Copyright Keyvan Tabari 2005. All Rights Reserved.

The information contained in this article may not be published, broadcast, rewritten, or otherwise  distributed without the prior written authorization of Keyvan Tabari.


abstract: Although this was my first trip to Tokyo, it was not devoid of common predilections. My interest in how Japan became a model of modernization for non-European countries, had led me long ago to write a college term-paper on the educator Fukazawa Yukichi. Soon thereafter, I was captivated by the magic of Akira Kurosawa’s filmed fables. In the Eighties, it was the story of Japanese economic prowess that inspired awe. With it, not coincidentally, came a nascent appreciation for Japanese style in arts of all types. For me, the common thread in all these was the attraction of a land so distant and yet so important. Learning about Japan is, of course, a life long pursuit. This brief trip was a small step to gain some insight on how Tokyo would affect my experience as a foreign observer.

keywords: Tokyo* Tokyo Tourist* 





            At the bend of the third switchback of our line of travelers, a typed sign said that it would be 40 minutes to the immigration booths at the Tokyo airport. I took this personally; I was irritable. Having flown ten hours from an underdeveloped country to get here, I expected, well, more consideration from Japan. Why was it not prepared to receive us more efficiently? Where was its vaunted automation? Not even a digital sign? The fact that I did not need a visa to enter, endowed me with a sense of entitlement. I looked with an air of superiority at fellow passengers to spot those I would bypass because they needed visas. This vanity was in vain. The line did not bifurcate ahead for the likes of me. We were all treated the same: we were all ordinary.

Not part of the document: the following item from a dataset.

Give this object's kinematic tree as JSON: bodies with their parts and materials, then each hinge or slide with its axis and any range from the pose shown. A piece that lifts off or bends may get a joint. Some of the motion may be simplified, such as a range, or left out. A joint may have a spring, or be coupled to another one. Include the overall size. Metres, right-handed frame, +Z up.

            Presently, however, another small sign caught my eye. I squinted to read it. It seemed to indicate that those who did not require a visa had to fill out a special form available at a side window. This would have meant losing my place in the line. As I despaired aloud, an English man behind me comforted me. “They don’t mean that,” he said with a half smile, thus introducing me to the subtleties of the Japanese usage of English. He explained that he had been living in Japan for some time. “But the sign says so; it says…” I began, before he interrupted me. “Are you a lawyer, a stickler on words?” he asked rhetorically, and dismissively.

            I forfeited my chance at a rejoinder to him because as we moved, I had just seen yet a third sign which pointed to the immigration booth set aside for seniors. I allowed myself a smirk of relief for another source of entitlement I could now tap. “Adieu!” -I confess, I actually said that to my “young” English friend- and I changed lanes. No sooner had I moved, however, than a Japanese fellow of my vintage appeared before me. He had been directing the line which I had just left. Tersely, he notified me that where I was now standing was for seniors only. I said I knew. He asked for my identity card. When he saw the badge of my entitlement, he said, not without disdain, “I am over 65, but I work as a volunteer here.”  I refused to yield my privilege as I wanted to get to my hotel fast to rest.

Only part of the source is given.